Mohammad Joha’s paintings take their starting point from a series of art workshops that he has undertaken with children and are the culmination of several years of research. The artist’s fascination with how children represent themselves, their feelings and their surroundings is an important source of inspiration for his paintings. The works constitute a significant departure from academic pictorial representation that was part of the artist’s training. The artist suggests that his aim in this series has been to express simplicity through colour, line and form. The artist endeavors to capture the world through the eyes of a child, to return a period of naivete and un-learn  the way we are taught to depict others and ourselves.
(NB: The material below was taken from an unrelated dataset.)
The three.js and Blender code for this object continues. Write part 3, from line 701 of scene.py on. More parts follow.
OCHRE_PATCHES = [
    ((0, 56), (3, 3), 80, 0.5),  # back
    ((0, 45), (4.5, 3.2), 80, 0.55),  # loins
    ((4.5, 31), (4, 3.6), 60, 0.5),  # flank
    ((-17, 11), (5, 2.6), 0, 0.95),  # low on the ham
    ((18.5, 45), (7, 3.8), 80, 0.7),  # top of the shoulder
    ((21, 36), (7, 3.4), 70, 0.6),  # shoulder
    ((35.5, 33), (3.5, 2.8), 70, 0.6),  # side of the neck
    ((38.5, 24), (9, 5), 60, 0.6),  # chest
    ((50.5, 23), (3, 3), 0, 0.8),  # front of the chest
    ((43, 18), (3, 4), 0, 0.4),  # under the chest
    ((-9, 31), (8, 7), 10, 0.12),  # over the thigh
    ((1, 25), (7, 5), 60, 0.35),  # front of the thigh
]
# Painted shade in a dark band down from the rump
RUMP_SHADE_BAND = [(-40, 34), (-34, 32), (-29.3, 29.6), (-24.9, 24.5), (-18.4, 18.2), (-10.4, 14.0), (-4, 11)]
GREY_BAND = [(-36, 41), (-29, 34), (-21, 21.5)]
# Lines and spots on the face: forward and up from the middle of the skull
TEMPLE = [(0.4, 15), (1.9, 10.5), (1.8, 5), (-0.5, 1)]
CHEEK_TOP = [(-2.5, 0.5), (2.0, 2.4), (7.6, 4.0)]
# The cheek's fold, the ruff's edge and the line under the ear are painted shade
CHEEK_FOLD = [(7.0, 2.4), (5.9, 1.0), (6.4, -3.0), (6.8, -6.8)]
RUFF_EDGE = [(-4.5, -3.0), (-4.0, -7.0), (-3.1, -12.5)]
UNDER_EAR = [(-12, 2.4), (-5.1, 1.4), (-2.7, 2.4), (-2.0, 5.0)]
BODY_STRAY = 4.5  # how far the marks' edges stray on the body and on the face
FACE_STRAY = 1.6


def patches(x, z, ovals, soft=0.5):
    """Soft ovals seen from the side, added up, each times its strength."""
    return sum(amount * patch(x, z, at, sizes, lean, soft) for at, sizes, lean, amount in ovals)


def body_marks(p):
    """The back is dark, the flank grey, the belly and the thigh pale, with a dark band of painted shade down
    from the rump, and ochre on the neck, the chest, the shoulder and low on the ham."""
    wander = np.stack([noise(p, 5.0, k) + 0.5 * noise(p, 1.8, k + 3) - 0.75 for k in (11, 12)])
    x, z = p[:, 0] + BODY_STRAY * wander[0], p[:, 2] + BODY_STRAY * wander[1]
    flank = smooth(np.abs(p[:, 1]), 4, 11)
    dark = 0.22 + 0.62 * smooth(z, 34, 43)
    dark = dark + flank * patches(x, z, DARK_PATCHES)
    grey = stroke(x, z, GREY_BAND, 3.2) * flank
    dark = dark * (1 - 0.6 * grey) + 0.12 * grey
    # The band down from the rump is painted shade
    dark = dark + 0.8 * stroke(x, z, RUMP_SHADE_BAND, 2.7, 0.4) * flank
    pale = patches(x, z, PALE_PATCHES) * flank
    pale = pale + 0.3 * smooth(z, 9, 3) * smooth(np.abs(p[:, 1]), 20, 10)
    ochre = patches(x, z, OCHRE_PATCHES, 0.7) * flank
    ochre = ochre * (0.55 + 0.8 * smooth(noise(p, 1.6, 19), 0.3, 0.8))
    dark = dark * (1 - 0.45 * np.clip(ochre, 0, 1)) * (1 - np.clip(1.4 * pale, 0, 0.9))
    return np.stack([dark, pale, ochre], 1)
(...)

The artist uses the form of stick people commonly found in children’s drawings to represent each child and the spontaneous colour mixtures that children use when painting. Yet the parody of the exhibition is that many of the faces appear grief stricken and burdened. There is an overwhelming sense of melancholy and sadness in these portraits of children for whom it appears that innocence has been lost. This is only too true for many of the children who have witnessed the current intifada.

 

     


 In this exhibition Hazem Harb presents his contemplation, on an everyday object from his immediate surroundings: a flower pot of herbs. The artist suggests that items that we often forget to acknowledge can become a source of inspiration in when we rediscover their inherent qualities. Through his continuous painting and drawing of the plant we witness a process of abstraction that arises from the study of an organic form.  The series is unassuming and intimate, revealing the way that artists work and interpret familiar objects from their environment. Both artists explore avenues towards abstraction with particular emphasis on line and colour. Mohammad Joha takes the route of returning to representations of children, while Hazem Harb chooses the genre of still life.